* The problem
Everything from the first line of the entries below through the line holding "slice of baklava." must be printed exactly as written.

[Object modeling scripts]
##############################
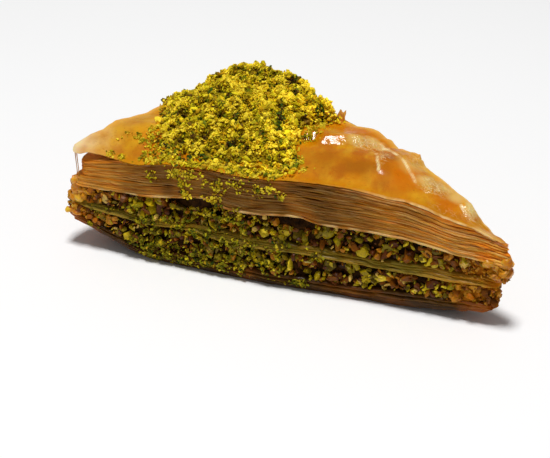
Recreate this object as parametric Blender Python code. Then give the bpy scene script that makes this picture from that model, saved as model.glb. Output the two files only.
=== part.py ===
"""A triangular slice of baklava.

Three stacks of filo leaves hold two layers of chopped pistachio, and a heap of ground
pistachio lies on the back corner. Crumbs from the heap cling to the long cut side.

Metres, +Z up. The long cut side faces -Y, and the origin is on the table, under the
middle of the slice. Every layer runs through the whole slice between two curved
surfaces, which share one plan and one crown.
"""

import math
import random

import bmesh
import bpy
from mathutils import Euler, Matrix, Vector, noise
from mathutils.bvhtree import BVHTree

MM = 0.001

# Plan corners, anticlockwise from the left end of the long cut side. The lower layers
# reach further to the left, and the upper ones further to the right, where they fan out.
LOWER_CORNERS = [Vector((-43.0, -15.7)) * MM, Vector((61.4, -15.7)) * MM, Vector((-15.7, 32.6)) * MM]
UPPER_CORNERS = [Vector((-38.7, -15.7)) * MM, Vector((61.0, -15.7)) * MM, Vector((-15.7, 32.6)) * MM]
LOWER_RADII = [2.0 * MM, 2.0 * MM, 3.0 * MM]
UPPER_RADII = [2.0 * MM, 1.0 * MM, 3.0 * MM]
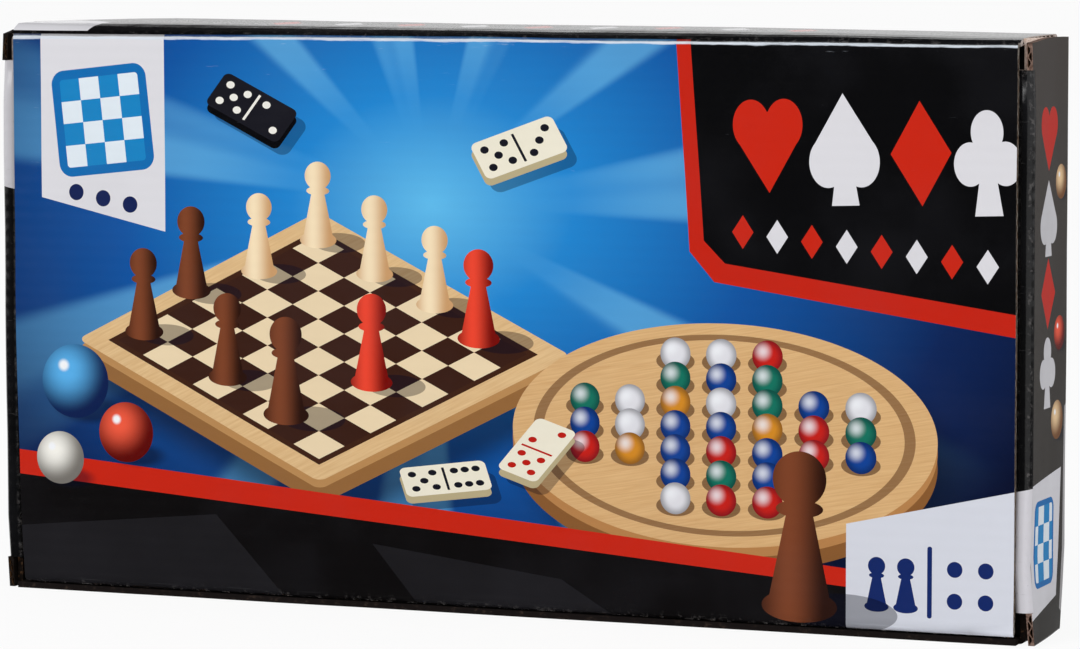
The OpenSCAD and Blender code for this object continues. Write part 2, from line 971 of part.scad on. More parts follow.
dice("ivory", ivory_dice_places) die();  // ivory_dice
dice("firebrick", red_dice_places) die();  // red_dice
dice("ivory", doubling_cube_places) plain_die();  // doubling_cube
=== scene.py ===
# %% [markdown]
# # A carton of board games
# The object is a flat mailer carton of fluted board that stands on its long edge. Its glossy printed lid
# faces the camera, its ends are folded over in rolls, and inside it lies a hinged wooden case with chessmen,
# draughts and dice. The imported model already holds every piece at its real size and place. This lesson
# dresses that model: it bends and dents the board a little, as a used carton is, and gives every piece a
# finish made only of shader nodes. The first cell loads the model. Its lengths are metres, so MM turns the
# millimetres used below into metres.

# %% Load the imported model
import json
import math
import random

import bpy
from mathutils import Matrix, Vector


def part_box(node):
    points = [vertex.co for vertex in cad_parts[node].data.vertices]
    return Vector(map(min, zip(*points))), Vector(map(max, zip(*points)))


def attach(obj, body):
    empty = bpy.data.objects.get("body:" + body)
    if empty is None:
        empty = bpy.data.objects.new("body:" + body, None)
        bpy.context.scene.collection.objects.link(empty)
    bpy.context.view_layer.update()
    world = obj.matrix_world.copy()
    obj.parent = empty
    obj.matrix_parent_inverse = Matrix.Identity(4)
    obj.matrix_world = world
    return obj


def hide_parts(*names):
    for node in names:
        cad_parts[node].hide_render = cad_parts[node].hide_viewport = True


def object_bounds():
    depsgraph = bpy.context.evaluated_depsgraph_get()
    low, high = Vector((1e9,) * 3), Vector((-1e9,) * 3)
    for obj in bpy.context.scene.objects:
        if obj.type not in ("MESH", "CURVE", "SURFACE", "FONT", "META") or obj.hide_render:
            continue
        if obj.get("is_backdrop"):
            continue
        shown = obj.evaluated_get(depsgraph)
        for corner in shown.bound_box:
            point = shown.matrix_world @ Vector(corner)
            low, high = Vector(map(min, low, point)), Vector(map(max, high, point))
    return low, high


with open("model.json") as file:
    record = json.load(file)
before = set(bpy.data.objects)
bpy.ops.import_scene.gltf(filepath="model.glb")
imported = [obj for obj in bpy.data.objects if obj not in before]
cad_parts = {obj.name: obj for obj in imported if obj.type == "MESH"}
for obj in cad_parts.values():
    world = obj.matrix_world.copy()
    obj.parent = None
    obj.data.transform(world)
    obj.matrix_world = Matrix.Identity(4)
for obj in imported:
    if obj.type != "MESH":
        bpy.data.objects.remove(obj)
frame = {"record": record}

MM = 0.001
cad_box = [list(corner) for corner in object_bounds()]
carton_low, carton_high = (Vector(corner) / MM for corner in cad_box)
print("carton in mm:", [round(side, 2) for side in carton_high - carton_low])

# %% [markdown]
# ## Camera
# The photograph was taken from about 1.2 m with a long lens, from the right and a little above. Its place and
# its angles come from the carton's corners, so the carton fills the picture just as it does there. A camera
# looks along its own -Z axis, so it is tipped up by a right angle less the tilt, then turned about the
# upright axis.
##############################
* Exercise solution
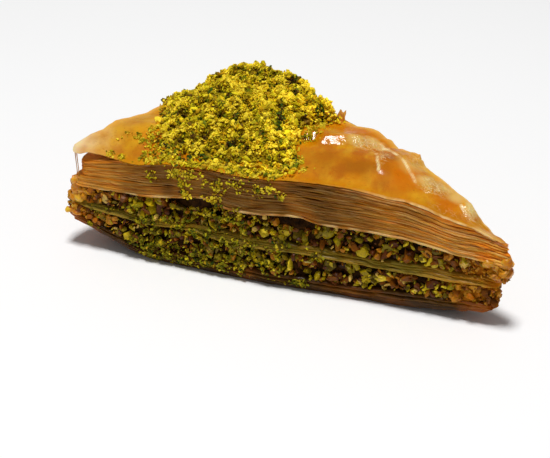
Recreate this object as parametric Blender Python code. Then give the bpy scene script that makes this picture from that model, saved as model.glb. Output the two files only.
=== part.py ===
"""A triangular slice of baklava.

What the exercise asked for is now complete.